Copy, from the entries below, each line in which the string "JSON" appears.

Rows from an object dataset
---

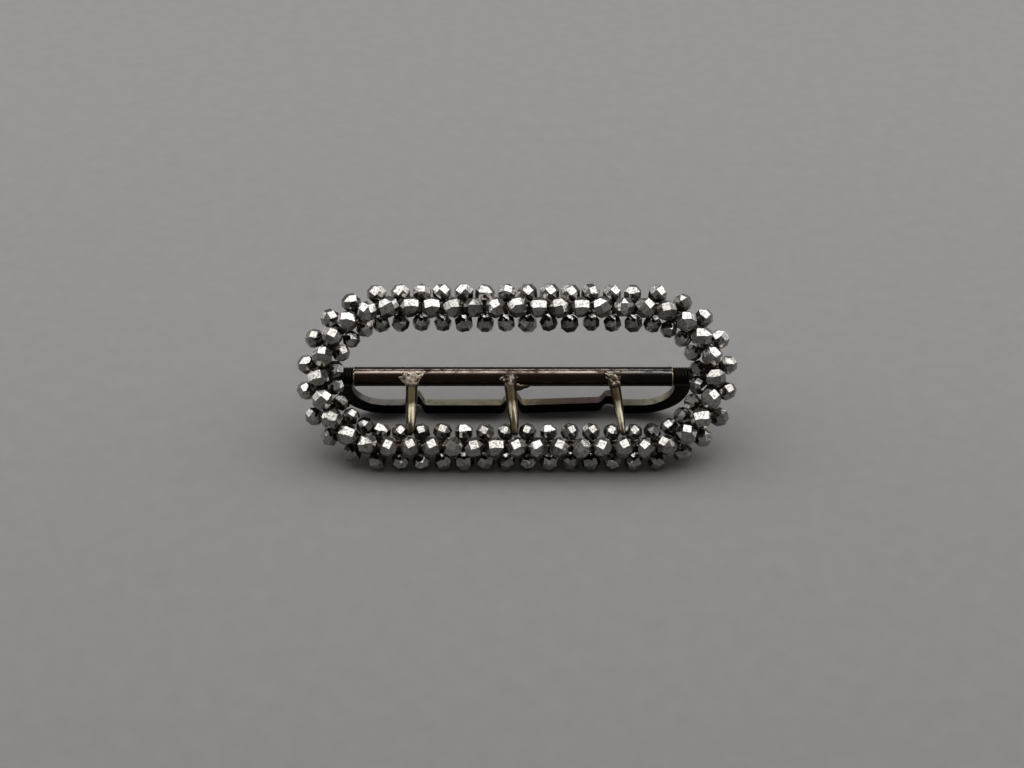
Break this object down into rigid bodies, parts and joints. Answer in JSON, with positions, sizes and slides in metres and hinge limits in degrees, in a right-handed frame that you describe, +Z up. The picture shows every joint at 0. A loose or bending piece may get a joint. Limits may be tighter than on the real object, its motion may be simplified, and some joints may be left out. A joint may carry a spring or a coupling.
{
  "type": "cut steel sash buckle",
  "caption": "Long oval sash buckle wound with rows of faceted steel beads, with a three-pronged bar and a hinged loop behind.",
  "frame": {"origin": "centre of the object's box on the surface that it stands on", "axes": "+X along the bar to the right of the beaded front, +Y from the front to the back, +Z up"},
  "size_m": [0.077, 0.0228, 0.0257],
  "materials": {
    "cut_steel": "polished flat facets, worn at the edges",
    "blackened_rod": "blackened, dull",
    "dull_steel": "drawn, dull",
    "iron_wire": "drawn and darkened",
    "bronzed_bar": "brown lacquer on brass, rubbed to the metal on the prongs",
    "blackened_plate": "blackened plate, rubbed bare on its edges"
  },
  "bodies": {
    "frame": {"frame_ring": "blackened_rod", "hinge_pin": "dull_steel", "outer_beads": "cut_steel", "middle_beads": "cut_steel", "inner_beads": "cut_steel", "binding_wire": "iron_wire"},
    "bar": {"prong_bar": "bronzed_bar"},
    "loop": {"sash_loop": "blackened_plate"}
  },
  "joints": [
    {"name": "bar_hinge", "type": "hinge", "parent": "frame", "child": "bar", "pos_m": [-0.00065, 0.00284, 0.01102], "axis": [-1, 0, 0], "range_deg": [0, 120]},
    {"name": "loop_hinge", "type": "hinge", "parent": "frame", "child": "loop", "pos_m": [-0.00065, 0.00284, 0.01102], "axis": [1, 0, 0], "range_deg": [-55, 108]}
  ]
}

---

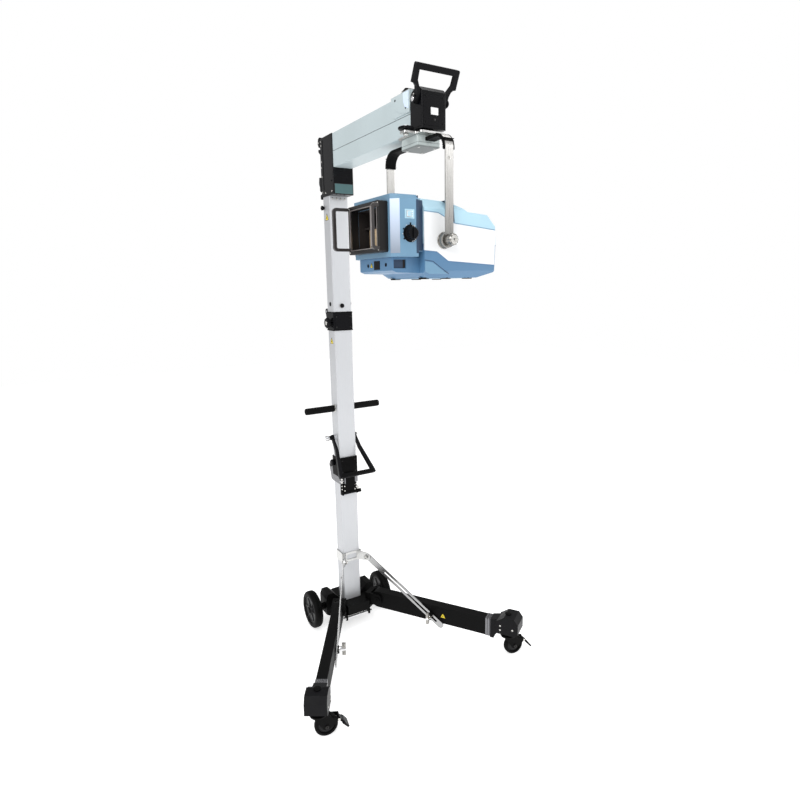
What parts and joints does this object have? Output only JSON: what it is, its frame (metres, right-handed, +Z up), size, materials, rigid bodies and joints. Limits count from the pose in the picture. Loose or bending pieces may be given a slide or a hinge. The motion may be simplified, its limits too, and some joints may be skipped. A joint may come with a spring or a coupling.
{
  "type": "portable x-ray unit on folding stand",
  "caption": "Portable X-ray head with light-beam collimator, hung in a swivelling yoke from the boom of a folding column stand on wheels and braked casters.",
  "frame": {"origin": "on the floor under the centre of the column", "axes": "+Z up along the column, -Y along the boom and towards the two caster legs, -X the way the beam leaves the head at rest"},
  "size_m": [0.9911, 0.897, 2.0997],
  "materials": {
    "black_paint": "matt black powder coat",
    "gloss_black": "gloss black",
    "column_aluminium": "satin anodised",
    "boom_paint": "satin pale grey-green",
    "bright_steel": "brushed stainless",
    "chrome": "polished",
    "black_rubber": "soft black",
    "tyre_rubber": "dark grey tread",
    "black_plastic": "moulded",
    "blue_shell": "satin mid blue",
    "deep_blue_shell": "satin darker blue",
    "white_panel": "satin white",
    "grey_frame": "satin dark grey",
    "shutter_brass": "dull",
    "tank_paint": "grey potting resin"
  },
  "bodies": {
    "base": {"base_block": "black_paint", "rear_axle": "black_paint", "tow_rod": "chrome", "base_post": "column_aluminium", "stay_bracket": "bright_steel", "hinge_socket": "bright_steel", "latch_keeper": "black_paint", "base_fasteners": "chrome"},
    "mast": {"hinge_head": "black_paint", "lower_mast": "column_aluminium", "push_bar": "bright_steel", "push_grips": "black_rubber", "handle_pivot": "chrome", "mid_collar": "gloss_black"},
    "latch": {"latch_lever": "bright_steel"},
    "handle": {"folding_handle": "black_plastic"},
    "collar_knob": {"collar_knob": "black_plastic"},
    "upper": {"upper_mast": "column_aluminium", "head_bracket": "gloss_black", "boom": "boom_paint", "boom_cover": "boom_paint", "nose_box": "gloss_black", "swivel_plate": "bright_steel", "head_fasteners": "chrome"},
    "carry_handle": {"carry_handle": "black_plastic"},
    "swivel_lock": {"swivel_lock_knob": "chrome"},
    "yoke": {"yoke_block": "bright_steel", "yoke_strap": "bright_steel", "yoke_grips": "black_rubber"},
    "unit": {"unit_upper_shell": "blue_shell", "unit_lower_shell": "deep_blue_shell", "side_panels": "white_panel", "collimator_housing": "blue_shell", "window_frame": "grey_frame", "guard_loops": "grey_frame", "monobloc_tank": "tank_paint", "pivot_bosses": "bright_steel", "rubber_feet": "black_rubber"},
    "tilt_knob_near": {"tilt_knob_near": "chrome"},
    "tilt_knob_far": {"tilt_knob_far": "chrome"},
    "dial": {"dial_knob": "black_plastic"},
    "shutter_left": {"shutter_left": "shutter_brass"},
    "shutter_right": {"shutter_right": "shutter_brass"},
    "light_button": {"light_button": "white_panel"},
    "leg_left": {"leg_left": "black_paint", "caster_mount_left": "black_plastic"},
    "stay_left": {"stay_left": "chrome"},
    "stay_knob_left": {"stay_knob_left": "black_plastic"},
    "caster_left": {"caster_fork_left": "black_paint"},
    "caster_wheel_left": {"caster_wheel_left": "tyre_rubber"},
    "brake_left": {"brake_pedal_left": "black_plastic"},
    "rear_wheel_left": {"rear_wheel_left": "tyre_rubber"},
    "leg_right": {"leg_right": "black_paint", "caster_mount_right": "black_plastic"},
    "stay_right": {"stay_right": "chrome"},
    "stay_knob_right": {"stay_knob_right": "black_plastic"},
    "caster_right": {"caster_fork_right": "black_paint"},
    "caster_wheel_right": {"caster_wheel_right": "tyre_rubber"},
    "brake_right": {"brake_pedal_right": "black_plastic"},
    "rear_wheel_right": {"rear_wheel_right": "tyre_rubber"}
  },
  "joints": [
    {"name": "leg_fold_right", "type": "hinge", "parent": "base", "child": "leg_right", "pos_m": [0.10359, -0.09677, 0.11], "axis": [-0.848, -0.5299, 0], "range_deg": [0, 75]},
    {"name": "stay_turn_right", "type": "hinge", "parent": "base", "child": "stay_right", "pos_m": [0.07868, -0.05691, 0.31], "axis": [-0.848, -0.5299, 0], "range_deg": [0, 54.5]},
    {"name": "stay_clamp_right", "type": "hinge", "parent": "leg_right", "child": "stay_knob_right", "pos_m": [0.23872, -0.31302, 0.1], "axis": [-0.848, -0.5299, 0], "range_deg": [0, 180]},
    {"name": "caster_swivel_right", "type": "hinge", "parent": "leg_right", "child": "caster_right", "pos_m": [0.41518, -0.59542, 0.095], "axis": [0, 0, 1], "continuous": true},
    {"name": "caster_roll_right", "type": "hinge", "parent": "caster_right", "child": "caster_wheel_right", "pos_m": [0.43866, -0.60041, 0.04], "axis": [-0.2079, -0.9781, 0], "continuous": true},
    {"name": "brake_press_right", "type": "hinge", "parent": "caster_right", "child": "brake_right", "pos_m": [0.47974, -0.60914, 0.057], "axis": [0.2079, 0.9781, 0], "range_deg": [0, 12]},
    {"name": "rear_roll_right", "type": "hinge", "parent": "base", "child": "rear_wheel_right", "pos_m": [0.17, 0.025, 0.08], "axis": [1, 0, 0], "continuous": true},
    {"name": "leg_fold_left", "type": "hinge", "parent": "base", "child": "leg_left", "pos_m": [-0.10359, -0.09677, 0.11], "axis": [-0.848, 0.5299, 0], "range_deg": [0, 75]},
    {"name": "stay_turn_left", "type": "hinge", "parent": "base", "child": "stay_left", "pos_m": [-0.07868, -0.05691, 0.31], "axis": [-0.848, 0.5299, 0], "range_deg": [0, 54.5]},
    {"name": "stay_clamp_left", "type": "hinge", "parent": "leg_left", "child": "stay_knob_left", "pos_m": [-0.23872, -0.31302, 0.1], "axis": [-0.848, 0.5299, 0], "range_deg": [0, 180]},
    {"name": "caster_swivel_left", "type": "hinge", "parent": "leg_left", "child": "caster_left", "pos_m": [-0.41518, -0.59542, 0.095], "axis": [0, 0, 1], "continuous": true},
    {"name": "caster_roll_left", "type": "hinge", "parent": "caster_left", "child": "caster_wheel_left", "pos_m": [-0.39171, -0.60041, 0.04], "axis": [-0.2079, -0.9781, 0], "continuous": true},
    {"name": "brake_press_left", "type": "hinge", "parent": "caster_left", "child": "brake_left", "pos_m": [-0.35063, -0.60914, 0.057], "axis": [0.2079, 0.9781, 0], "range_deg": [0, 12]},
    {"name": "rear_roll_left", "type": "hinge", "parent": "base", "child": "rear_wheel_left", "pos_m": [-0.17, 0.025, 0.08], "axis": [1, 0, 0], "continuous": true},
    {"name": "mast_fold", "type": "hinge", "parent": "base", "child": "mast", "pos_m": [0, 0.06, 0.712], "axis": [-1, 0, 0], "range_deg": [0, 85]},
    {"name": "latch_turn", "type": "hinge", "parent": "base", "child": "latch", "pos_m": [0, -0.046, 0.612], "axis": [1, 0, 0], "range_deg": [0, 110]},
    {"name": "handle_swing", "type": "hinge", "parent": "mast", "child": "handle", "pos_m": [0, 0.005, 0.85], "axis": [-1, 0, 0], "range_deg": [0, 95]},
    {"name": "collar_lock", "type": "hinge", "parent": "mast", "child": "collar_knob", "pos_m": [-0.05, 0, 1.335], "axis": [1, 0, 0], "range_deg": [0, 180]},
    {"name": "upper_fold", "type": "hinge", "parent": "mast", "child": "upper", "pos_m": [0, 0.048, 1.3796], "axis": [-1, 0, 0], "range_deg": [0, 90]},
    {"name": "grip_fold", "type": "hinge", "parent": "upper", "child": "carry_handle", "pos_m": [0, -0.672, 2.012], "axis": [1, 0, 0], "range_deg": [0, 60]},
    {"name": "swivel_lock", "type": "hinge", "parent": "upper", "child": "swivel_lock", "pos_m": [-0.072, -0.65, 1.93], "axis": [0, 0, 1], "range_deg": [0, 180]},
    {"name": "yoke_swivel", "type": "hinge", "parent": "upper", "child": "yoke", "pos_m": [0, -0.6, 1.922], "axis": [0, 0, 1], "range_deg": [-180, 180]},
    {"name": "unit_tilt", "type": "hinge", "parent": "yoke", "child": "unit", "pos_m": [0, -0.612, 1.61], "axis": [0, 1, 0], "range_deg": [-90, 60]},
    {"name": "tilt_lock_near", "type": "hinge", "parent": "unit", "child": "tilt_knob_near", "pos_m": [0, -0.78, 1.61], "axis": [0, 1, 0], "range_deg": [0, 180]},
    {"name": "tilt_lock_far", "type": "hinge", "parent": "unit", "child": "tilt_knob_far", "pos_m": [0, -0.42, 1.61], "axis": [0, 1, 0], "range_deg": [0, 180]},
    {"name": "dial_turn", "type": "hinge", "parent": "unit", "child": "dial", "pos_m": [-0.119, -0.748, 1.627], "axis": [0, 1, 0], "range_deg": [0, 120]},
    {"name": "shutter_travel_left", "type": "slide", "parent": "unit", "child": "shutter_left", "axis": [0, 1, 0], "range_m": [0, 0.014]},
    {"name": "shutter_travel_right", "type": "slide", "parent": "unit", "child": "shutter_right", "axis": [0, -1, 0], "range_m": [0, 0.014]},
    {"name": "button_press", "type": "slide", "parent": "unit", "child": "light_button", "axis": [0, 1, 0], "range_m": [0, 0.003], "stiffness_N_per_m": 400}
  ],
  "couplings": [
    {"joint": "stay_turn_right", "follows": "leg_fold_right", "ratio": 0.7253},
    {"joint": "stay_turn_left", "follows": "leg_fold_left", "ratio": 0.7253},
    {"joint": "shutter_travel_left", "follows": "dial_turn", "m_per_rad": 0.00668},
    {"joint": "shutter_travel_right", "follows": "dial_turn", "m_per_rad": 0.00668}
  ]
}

---

Solution:
Break this object down into rigid bodies, parts and joints. Answer in JSON, with positions, sizes and slides in metres and hinge limits in degrees, in a right-handed frame that you describe, +Z up. The picture shows every joint at 0. A loose or bending piece may get a joint. Limits may be tighter than on the real object, its motion may be simplified, and some joints may be left out. A joint may carry a spring or a coupling.
What parts and joints does this object have? Output only JSON: what it is, its frame (metres, right-handed, +Z up), size, materials, rigid bodies and joints. Limits count from the pose in the picture. Loose or bending pieces may be given a slide or a hinge. The motion may be simplified, its limits too, and some joints may be skipped. A joint may come with a spring or a coupling.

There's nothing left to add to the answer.